DAMA and CoGeNT without astrophysical uncertainties
Christopher McCabe

TL;DR
This paper compares annual modulation signals from CoGeNT and DAMA experiments assuming dark matter scattering, without relying on astrophysical uncertainties, and finds certain dark matter models are strongly disfavoured.
Contribution
It provides a model-independent comparison of CoGeNT and DAMA signals and constrains dark matter properties without astrophysical assumptions.
Findings
DM of 5-14 GeV mass is strongly disfavoured
Isospin-violating DM requires a boosted modulation fraction
Standard DM models are inconsistent with combined data
Abstract
The CoGeNT collaboration has reported evidence of an annual modulation in its first fifteen months of data. Here we compare the amplitude and phase of this signal to the modulation observed by the DAMA collaboration, assuming that both arise due to elastically scattering dark matter (DM).

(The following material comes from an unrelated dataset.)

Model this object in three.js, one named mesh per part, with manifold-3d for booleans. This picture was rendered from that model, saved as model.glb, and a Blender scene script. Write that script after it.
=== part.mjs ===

We directly map the CoGeNT signal to the DAMA detector without specifying any astrophysical parameters and compare this with the signal measured by DAMA. We also compare with constraints from CDMS II and XENON10. We find that DM of mass 5-14 GeV that couples equally to protons and neutrons is strongly disfavoured. Isospin-violating DM fares better but requires a boosted modulation fraction.